__The exercise__
The data below needs to be returned exactly, line for line.

--- begin Data extract ---

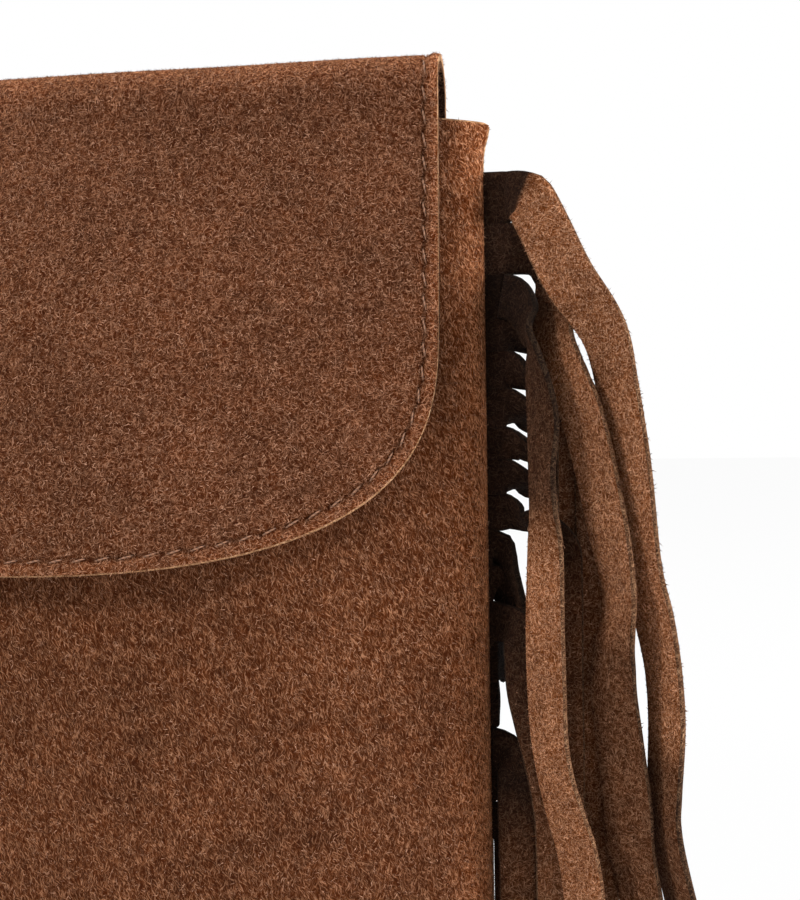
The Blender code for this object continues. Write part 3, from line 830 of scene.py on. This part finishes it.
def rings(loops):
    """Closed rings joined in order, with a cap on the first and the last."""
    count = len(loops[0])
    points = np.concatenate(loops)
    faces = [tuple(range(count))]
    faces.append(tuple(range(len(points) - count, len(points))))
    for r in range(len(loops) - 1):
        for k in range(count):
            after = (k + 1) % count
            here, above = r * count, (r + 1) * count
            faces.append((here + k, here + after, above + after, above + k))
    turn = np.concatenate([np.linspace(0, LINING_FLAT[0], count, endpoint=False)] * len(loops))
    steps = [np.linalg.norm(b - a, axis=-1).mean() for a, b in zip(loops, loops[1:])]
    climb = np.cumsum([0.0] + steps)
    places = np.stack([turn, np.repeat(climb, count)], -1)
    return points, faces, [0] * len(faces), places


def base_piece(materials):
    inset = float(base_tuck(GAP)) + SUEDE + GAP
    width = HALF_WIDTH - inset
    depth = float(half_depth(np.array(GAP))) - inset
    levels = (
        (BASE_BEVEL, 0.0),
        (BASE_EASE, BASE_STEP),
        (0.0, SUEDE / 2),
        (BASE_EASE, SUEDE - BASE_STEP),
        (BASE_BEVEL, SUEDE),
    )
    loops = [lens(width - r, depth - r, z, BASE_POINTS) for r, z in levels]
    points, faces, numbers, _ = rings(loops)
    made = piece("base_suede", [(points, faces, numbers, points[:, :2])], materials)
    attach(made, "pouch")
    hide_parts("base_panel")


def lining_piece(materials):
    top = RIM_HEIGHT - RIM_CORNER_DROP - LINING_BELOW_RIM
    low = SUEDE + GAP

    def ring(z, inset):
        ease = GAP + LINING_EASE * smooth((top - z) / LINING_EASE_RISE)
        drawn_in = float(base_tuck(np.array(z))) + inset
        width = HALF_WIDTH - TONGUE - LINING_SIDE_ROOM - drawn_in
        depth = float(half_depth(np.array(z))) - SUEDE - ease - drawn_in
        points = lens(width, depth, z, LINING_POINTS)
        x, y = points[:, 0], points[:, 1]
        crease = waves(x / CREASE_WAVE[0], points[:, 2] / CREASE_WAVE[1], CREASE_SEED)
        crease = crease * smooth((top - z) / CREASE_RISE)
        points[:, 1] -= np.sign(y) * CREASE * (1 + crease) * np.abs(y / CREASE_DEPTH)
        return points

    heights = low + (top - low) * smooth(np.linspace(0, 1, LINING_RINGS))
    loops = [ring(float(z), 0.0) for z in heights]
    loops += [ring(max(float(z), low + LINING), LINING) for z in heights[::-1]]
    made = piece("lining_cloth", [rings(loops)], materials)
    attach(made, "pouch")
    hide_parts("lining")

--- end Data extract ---

__Response for this exercise__
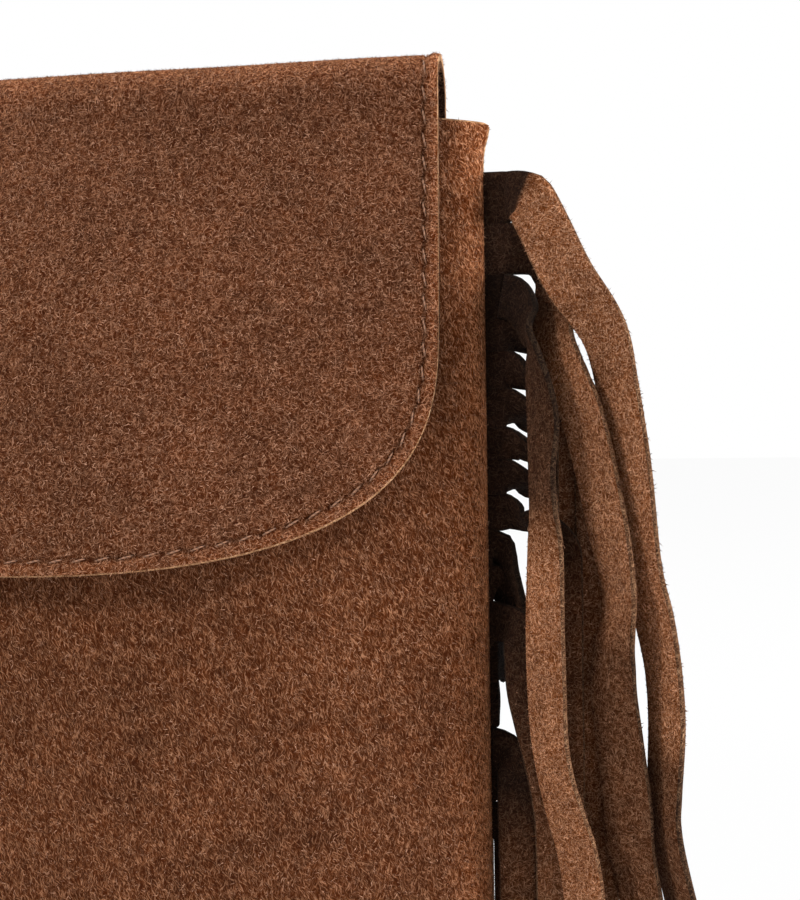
The Blender code for this object continues. Write part 3, from line 830 of scene.py on. This part finishes it.
def rings(loops):
    """Closed rings joined in order, with a cap on the first and the last."""
    count = len(loops[0])
    points = np.concatenate(loops)
    faces = [tuple(range(count))]
    faces.append(tuple(range(len(points) - count, len(points))))
    for r in range(len(loops) - 1):
        for k in range(count):
            after = (k + 1) % count
            here, above = r * count, (r + 1) * count
            faces.append((here + k, here + after, above + after, above + k))
    turn = np.concatenate([np.linspace(0, LINING_FLAT[0], count, endpoint=False)] * len(loops))
    steps = [np.linalg.norm(b - a, axis=-1).mean() for a, b in zip(loops, loops[1:])]
    climb = np.cumsum([0.0] + steps)
    places = np.stack([turn, np.repeat(climb, count)], -1)
    return points, faces, [0] * len(faces), places


def base_piece(materials):
    inset = float(base_tuck(GAP)) + SUEDE + GAP
    width = HALF_WIDTH - inset
    depth = float(half_depth(np.array(GAP))) - inset
    levels = (
        (BASE_BEVEL, 0.0),
        (BASE_EASE, BASE_STEP),
        (0.0, SUEDE / 2),
        (BASE_EASE, SUEDE - BASE_STEP),
        (BASE_BEVEL, SUEDE),
    )
    loops = [lens(width - r, depth - r, z, BASE_POINTS) for r, z in levels]
    points, faces, numbers, _ = rings(loops)
    made = piece("base_suede", [(points, faces, numbers, points[:, :2])], materials)
    attach(made, "pouch")
    hide_parts("base_panel")


def lining_piece(materials):
    top = RIM_HEIGHT - RIM_CORNER_DROP - LINING_BELOW_RIM
    low = SUEDE + GAP

    def ring(z, inset):
        ease = GAP + LINING_EASE * smooth((top - z) / LINING_EASE_RISE)
        drawn_in = float(base_tuck(np.array(z))) + inset
        width = HALF_WIDTH - TONGUE - LINING_SIDE_ROOM - drawn_in
        depth = float(half_depth(np.array(z))) - SUEDE - ease - drawn_in
        points = lens(width, depth, z, LINING_POINTS)
        x, y = points[:, 0], points[:, 1]
        crease = waves(x / CREASE_WAVE[0], points[:, 2] / CREASE_WAVE[1], CREASE_SEED)
        crease = crease * smooth((top - z) / CREASE_RISE)
        points[:, 1] -= np.sign(y) * CREASE * (1 + crease) * np.abs(y / CREASE_DEPTH)
        return points

    heights = low + (top - low) * smooth(np.linspace(0, 1, LINING_RINGS))
    loops = [ring(float(z), 0.0) for z in heights]
    loops += [ring(max(float(z), low + LINING), LINING) for z in heights[::-1]]
    made = piece("lining_cloth", [rings(loops)], materials)
    attach(made, "pouch")
    hide_parts("lining")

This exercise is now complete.